The data must be written out once more, precisely as given.
▼
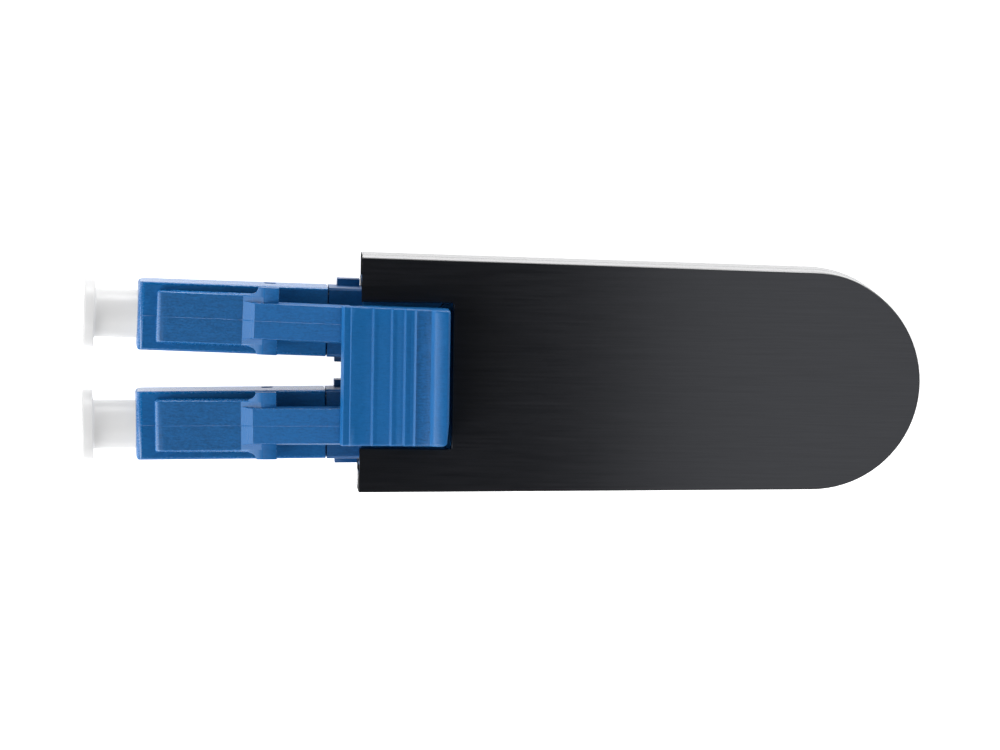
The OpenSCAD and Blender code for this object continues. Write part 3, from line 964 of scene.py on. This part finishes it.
# ---------------------------------------------------------------- floor and light
me = bpy.data.meshes.new("table")
me.from_pydata([(-1.2, -1.2, -3e-5), (1.2, -1.2, -3e-5), (1.2, 1.2, -3e-5), (-1.2, 1.2, -3e-5)], [], [(0, 1, 2, 3)])
table = bpy.data.objects.new("table", me)
scene.collection.objects.link(table)
TABLE, nt, b = new_material("pale_table")
b.inputs["Base Color"].default_value = (0.82, 0.82, 0.82, 1)
b.inputs["Roughness"].default_value = 0.9
b.inputs["Emission Color"].default_value = (1, 1, 1, 1)
b.inputs["Emission Strength"].default_value = 0.90
me.materials.append(TABLE)

w = bpy.data.worlds.new("studio")
scene.world = w
w.use_nodes = True
nt = w.node_tree
bg = nt.nodes["Background"]
tc = node(nt, "ShaderNodeTexCoord")
sky = tc.outputs["Generated"]


def lobe(direction, power, strength):
    """A soft light patch around one direction."""
    d = Vector(direction).normalized()
    n = node(nt, "ShaderNodeVectorMath", operation="DOT_PRODUCT")
    nt.links.new(sky, n.inputs[0])
    n.inputs[1].default_value = d
    k = math_node(nt, "POWER", math_node(nt, "MAXIMUM", n.outputs["Value"], 0.0), power)
    return math_node(nt, "MULTIPLY", k, strength)


def towards(elevation, azimuth):
    e, a = math.radians(elevation), math.radians(azimuth)
    return (math.cos(e) * math.cos(a), math.cos(e) * math.sin(a), math.sin(e))


level = 0.0
for elevation, azimuth, power, strength in ((13, 0, 22, 0.7), (13, 90, 22, 0.3), (13, 180, 22, 2.9), (13, 225, 22, 0.9),
                                            (2, 0, 40, 3.9), (2, 45, 40, 11.2), (2, 90, 40, 23.0), (2, 135, 40, 2.6),
                                            (30, 180, 14, 2.7), (30, 225, 14, 9.1)):
    level = math_node(nt, "ADD", level, lobe(towards(elevation, azimuth), power, strength))
bg.inputs["Color"].default_value = (1.0, 1.0, 1.0, 1)
nt.links.new(level, bg.inputs["Strength"])


def area(name, where, size_x, size_y, power):
    """A soft box that faces straight down."""
    l = bpy.data.lights.new(name, "AREA")
    l.shape = "RECTANGLE"
    l.size = size_x
    l.size_y = size_y
    l.energy = power
    l.color = (0.96, 0.98, 1.05)
    o = bpy.data.objects.new(name, l)
    scene.collection.objects.link(o)
    o.location = where
    o.visible_camera = False
    return o


area("sheen_right", (0.030, -0.004, 0.045), 0.040, 0.060, 0.0096)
▲
FINAL ANSWER:
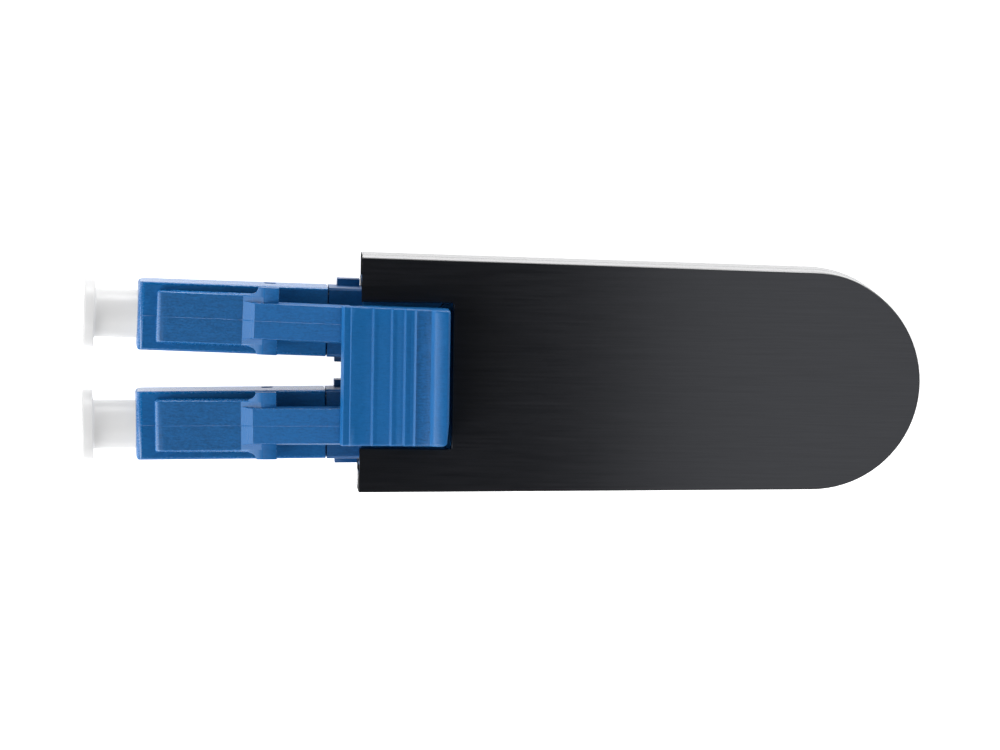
The OpenSCAD and Blender code for this object continues. Write part 3, from line 964 of scene.py on. This part finishes it.
# ---------------------------------------------------------------- floor and light
me = bpy.data.meshes.new("table")
me.from_pydata([(-1.2, -1.2, -3e-5), (1.2, -1.2, -3e-5), (1.2, 1.2, -3e-5), (-1.2, 1.2, -3e-5)], [], [(0, 1, 2, 3)])
table = bpy.data.objects.new("table", me)
scene.collection.objects.link(table)
TABLE, nt, b = new_material("pale_table")
b.inputs["Base Color"].default_value = (0.82, 0.82, 0.82, 1)
b.inputs["Roughness"].default_value = 0.9
b.inputs["Emission Color"].default_value = (1, 1, 1, 1)
b.inputs["Emission Strength"].default_value = 0.90
me.materials.append(TABLE)

w = bpy.data.worlds.new("studio")
scene.world = w
w.use_nodes = True
nt = w.node_tree
bg = nt.nodes["Background"]
tc = node(nt, "ShaderNodeTexCoord")
sky = tc.outputs["Generated"]


def lobe(direction, power, strength):
    """A soft light patch around one direction."""
    d = Vector(direction).normalized()
    n = node(nt, "ShaderNodeVectorMath", operation="DOT_PRODUCT")
    nt.links.new(sky, n.inputs[0])
    n.inputs[1].default_value = d
    k = math_node(nt, "POWER", math_node(nt, "MAXIMUM", n.outputs["Value"], 0.0), power)
    return math_node(nt, "MULTIPLY", k, strength)


def towards(elevation, azimuth):
    e, a = math.radians(elevation), math.radians(azimuth)
    return (math.cos(e) * math.cos(a), math.cos(e) * math.sin(a), math.sin(e))


level = 0.0
for elevation, azimuth, power, strength in ((13, 0, 22, 0.7), (13, 90, 22, 0.3), (13, 180, 22, 2.9), (13, 225, 22, 0.9),
                                            (2, 0, 40, 3.9), (2, 45, 40, 11.2), (2, 90, 40, 23.0), (2, 135, 40, 2.6),
                                            (30, 180, 14, 2.7), (30, 225, 14, 9.1)):
    level = math_node(nt, "ADD", level, lobe(towards(elevation, azimuth), power, strength))
bg.inputs["Color"].default_value = (1.0, 1.0, 1.0, 1)
nt.links.new(level, bg.inputs["Strength"])


def area(name, where, size_x, size_y, power):
    """A soft box that faces straight down."""
    l = bpy.data.lights.new(name, "AREA")
    l.shape = "RECTANGLE"
    l.size = size_x
    l.size_y = size_y
    l.energy = power
    l.color = (0.96, 0.98, 1.05)
    o = bpy.data.objects.new(name, l)
    scene.collection.objects.link(o)
    o.location = where
    o.visible_camera = False
    return o


area("sheen_right", (0.030, -0.004, 0.045), 0.040, 0.060, 0.0096)